--- START OF Data shown ---

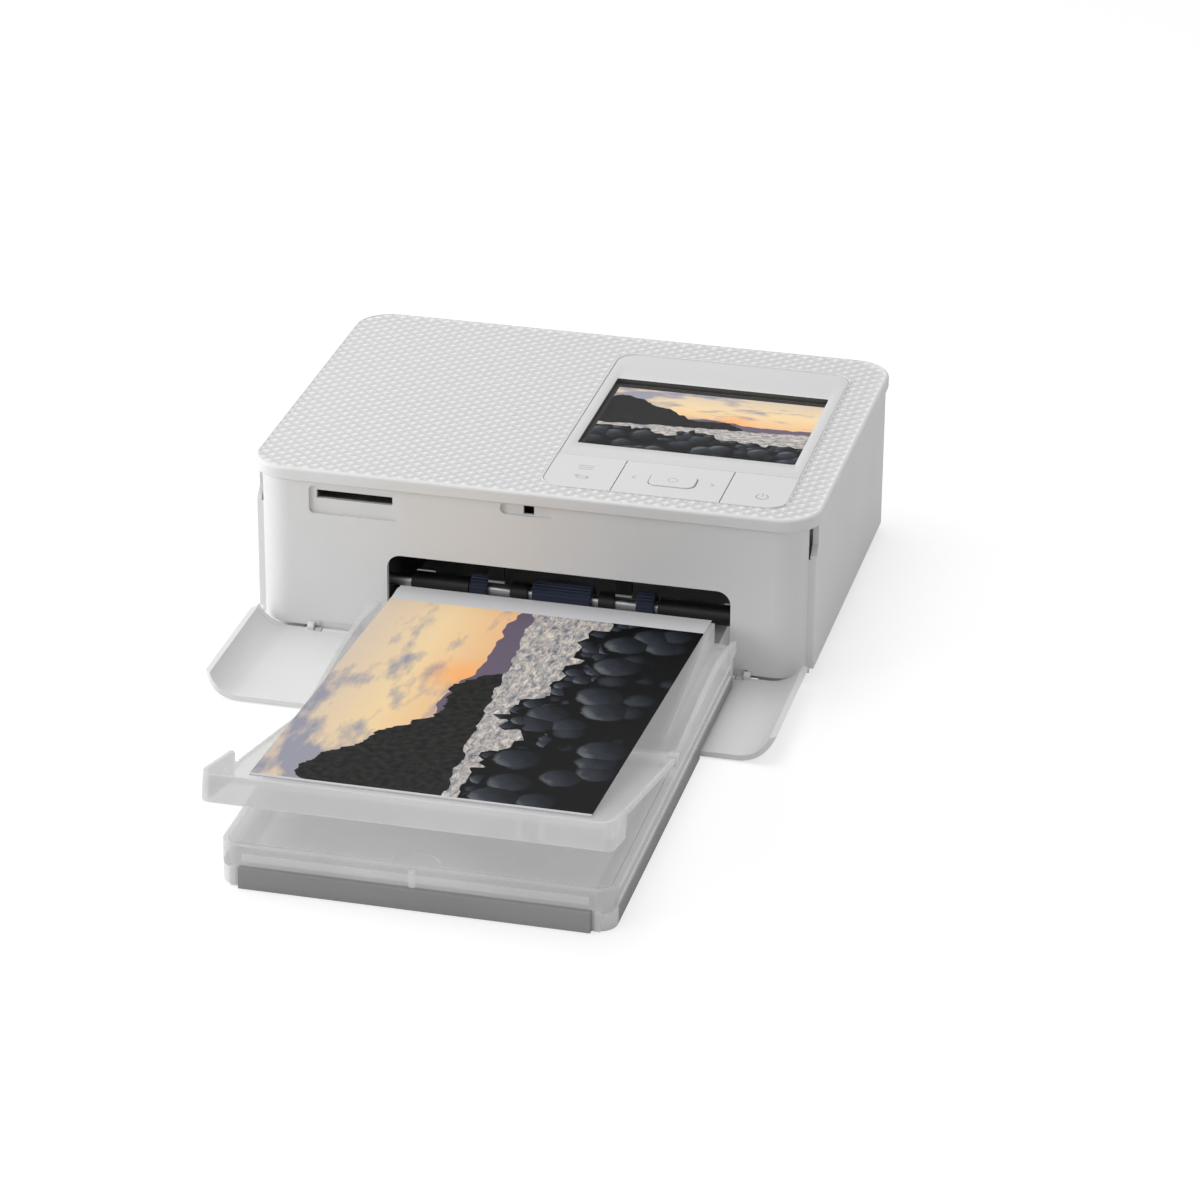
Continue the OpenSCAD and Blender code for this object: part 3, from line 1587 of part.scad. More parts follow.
top_cover();
front_fascia();
left_side_cover();
rear_cover();
base_chassis();
rubber_feet();
case_screws();
front_door();
front_door_pins();
ink_door();
ink_door_pins();
control_panel();
lcd_window();
lcd_module();
menu_key();
nav_rocker();
ok_key();
power_key();
switch_board();
card_socket();
main_board();
power_board();
usb_port();
dc_jack();
fan_frame();
fan_rotor();
left_frame();
right_frame();
feed_shaft();
feed_rollers();
feed_gear();
capstan_roller();
capstan_gear();
pinch_roller();
platen_roller();
reduction_gear();
drive_motor();
motor_shaft();
motor_pinion();
motor_bracket();
head_bracket();
head_heat_sink();
print_head();
head_pivot_pin();
ink_cassette_case();
supply_spool();
take_up_spool();
ink_ribbon();
eject_lever();
paper_guide();
exit_tabs();
cassette_base();
cassette_shell();
inner_lid();
cassette_front_bar();
lift_plate();
paper_stack();
output_tray();
print_sheet();
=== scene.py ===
import math

import bmesh
import bpy
from mathutils import Matrix, Vector


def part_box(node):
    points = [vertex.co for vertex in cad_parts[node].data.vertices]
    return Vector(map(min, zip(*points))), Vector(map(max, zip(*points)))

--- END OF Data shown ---

Given problem
Your task is to transcribe only the lines from the line containing "feed_shaft();" through the line containing "points = [vertex.co", word for word.

Exercise response
feed_shaft();
feed_rollers();
feed_gear();
capstan_roller();
capstan_gear();
pinch_roller();
platen_roller();
reduction_gear();
drive_motor();
motor_shaft();
motor_pinion();
motor_bracket();
head_bracket();
head_heat_sink();
print_head();
head_pivot_pin();
ink_cassette_case();
supply_spool();
take_up_spool();
ink_ribbon();
eject_lever();
paper_guide();
exit_tabs();
cassette_base();
cassette_shell();
inner_lid();
cassette_front_bar();
lift_plate();
paper_stack();
output_tray();
print_sheet();
=== scene.py ===
import math

import bmesh
import bpy
from mathutils import Matrix, Vector


def part_box(node):
    points = [vertex.co for vertex in cad_parts[node].data.vertices]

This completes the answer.